> Records supplied
--*--

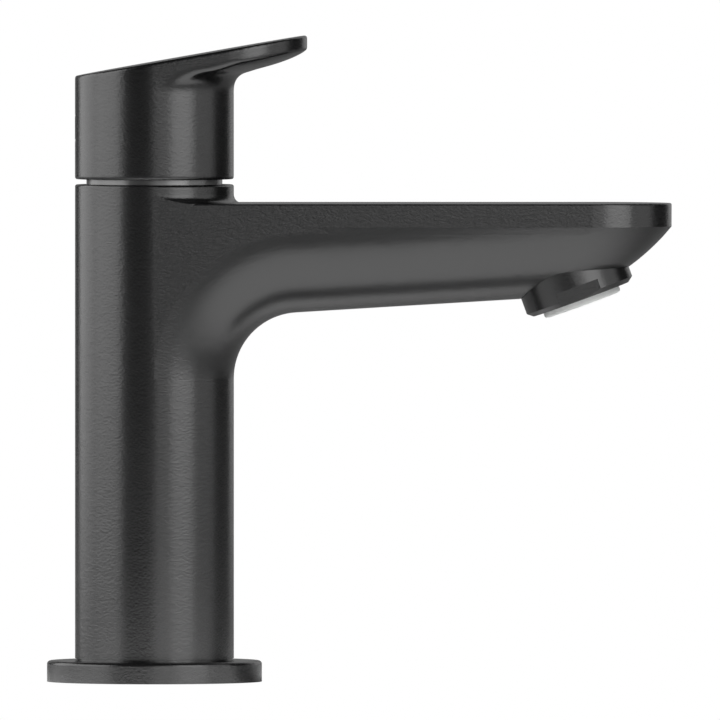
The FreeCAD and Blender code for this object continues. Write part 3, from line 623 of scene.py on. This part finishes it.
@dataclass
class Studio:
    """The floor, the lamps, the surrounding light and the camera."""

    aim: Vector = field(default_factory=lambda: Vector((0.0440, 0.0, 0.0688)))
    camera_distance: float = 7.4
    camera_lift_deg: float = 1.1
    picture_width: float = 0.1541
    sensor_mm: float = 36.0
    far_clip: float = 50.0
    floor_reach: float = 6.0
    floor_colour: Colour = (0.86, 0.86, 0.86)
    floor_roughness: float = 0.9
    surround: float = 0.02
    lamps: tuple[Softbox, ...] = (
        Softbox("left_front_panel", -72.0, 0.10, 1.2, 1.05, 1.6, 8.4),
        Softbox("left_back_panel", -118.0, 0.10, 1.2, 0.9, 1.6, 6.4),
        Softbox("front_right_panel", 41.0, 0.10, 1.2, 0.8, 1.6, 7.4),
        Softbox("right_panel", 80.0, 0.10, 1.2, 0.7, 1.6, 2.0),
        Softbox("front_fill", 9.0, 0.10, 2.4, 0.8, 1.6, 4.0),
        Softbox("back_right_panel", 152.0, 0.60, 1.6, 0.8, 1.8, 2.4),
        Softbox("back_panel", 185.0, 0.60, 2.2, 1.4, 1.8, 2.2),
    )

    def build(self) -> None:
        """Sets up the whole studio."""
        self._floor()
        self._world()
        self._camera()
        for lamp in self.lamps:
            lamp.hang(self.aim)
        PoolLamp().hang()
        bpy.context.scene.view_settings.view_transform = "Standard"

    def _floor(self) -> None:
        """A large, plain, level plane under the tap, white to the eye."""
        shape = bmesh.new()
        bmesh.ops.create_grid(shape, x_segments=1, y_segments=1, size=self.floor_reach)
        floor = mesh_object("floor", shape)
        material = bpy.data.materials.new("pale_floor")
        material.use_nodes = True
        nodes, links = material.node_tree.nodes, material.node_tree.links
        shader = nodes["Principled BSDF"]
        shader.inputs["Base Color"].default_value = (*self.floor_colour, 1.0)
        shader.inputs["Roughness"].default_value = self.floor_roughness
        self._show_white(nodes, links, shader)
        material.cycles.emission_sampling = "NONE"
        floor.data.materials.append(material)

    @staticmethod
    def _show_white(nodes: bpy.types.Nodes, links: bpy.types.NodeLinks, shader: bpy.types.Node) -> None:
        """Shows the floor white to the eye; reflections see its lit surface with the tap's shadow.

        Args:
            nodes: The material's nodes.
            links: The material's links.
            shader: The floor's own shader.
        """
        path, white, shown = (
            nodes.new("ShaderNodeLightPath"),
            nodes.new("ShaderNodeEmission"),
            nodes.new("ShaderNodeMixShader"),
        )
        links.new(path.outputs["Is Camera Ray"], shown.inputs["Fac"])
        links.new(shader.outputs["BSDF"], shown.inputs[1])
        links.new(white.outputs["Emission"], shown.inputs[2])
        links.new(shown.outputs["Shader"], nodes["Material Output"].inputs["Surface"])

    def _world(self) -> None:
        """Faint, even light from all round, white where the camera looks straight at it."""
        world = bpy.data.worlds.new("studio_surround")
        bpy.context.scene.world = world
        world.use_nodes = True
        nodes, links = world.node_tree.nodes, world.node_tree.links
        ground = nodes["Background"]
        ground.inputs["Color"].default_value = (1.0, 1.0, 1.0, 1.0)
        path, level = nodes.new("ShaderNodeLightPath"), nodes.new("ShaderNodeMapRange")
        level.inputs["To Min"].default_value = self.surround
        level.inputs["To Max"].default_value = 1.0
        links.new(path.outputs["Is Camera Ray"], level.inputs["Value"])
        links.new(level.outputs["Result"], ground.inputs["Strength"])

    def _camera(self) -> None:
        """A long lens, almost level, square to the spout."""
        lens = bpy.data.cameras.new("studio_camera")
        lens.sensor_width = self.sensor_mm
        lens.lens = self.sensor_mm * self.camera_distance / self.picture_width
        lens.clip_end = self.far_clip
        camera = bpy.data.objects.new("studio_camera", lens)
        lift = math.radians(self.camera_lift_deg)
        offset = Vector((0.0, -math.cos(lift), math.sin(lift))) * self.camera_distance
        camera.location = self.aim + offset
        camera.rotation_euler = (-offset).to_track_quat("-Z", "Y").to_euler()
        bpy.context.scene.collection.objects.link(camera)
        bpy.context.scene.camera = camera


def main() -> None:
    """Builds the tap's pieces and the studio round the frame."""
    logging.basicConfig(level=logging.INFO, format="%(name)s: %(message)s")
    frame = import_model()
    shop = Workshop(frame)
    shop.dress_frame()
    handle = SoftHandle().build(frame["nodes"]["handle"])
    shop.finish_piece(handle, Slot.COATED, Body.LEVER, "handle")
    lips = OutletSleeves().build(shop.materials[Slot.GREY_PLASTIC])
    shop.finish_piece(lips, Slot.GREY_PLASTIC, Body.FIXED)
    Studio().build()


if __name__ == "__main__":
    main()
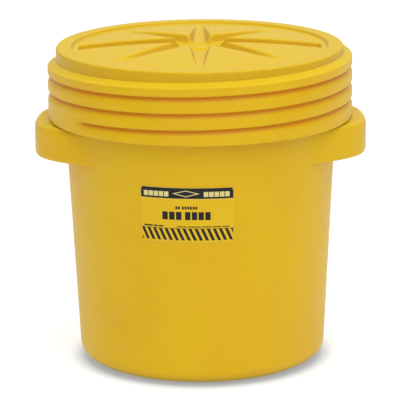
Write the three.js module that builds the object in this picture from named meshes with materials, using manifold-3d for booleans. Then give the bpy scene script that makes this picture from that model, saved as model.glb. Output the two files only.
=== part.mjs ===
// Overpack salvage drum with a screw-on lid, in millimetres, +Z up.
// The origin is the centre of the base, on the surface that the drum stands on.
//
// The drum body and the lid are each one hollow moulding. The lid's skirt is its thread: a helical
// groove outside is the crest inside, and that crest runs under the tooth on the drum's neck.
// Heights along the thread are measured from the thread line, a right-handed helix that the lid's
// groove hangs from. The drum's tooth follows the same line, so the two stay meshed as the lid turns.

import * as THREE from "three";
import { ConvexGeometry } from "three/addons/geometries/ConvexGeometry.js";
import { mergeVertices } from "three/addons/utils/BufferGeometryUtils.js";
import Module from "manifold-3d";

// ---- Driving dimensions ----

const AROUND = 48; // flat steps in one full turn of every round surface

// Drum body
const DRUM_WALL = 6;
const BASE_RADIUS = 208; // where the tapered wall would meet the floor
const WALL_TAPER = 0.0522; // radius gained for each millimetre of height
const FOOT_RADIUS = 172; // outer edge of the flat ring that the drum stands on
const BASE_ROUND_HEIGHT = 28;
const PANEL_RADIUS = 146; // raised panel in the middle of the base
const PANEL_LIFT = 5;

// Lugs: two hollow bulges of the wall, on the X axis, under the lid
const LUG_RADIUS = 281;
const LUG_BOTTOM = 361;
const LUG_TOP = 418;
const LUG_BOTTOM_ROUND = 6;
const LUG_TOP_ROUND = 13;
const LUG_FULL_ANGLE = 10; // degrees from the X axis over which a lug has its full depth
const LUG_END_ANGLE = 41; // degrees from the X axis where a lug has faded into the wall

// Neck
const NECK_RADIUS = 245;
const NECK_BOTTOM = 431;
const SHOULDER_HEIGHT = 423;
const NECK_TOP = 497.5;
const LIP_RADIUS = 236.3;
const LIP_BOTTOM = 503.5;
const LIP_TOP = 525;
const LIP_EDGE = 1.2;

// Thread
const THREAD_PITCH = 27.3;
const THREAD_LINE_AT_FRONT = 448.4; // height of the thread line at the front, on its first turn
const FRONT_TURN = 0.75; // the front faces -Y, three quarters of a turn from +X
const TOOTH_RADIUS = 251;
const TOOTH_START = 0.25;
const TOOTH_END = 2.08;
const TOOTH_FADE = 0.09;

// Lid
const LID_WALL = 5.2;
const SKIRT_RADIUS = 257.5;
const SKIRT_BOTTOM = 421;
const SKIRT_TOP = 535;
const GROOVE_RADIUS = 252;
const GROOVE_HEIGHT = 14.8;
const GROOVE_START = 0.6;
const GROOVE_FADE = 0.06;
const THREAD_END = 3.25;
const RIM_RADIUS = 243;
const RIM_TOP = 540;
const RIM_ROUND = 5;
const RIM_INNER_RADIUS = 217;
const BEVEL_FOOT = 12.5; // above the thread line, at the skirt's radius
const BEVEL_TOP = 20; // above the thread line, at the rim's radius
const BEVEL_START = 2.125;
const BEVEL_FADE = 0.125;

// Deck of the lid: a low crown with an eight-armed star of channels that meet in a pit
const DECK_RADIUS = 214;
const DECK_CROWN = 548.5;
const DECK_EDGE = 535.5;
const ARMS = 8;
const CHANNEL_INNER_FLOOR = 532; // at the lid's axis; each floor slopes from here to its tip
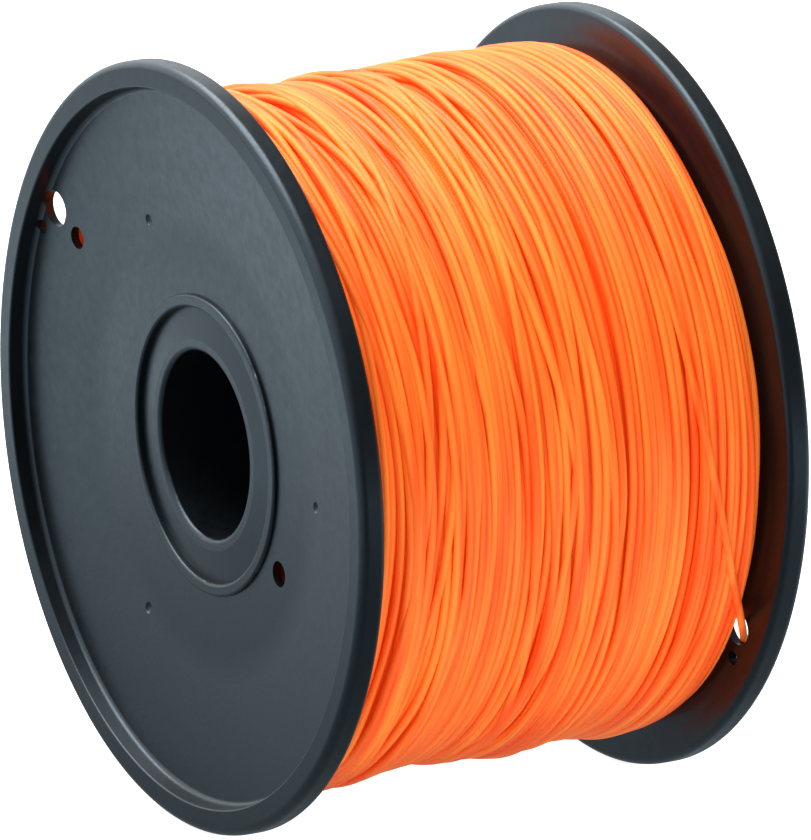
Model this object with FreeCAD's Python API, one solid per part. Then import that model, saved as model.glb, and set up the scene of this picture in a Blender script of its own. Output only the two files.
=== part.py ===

--*--

> Work to complete
Give back, exactly as written, the lines from the one with "Model this object" to the last line.

> Task result
Model this object with FreeCAD's Python API, one solid per part. Then import that model, saved as model.glb, and set up the scene of this picture in a Blender script of its own. Output only the two files.
=== part.py ===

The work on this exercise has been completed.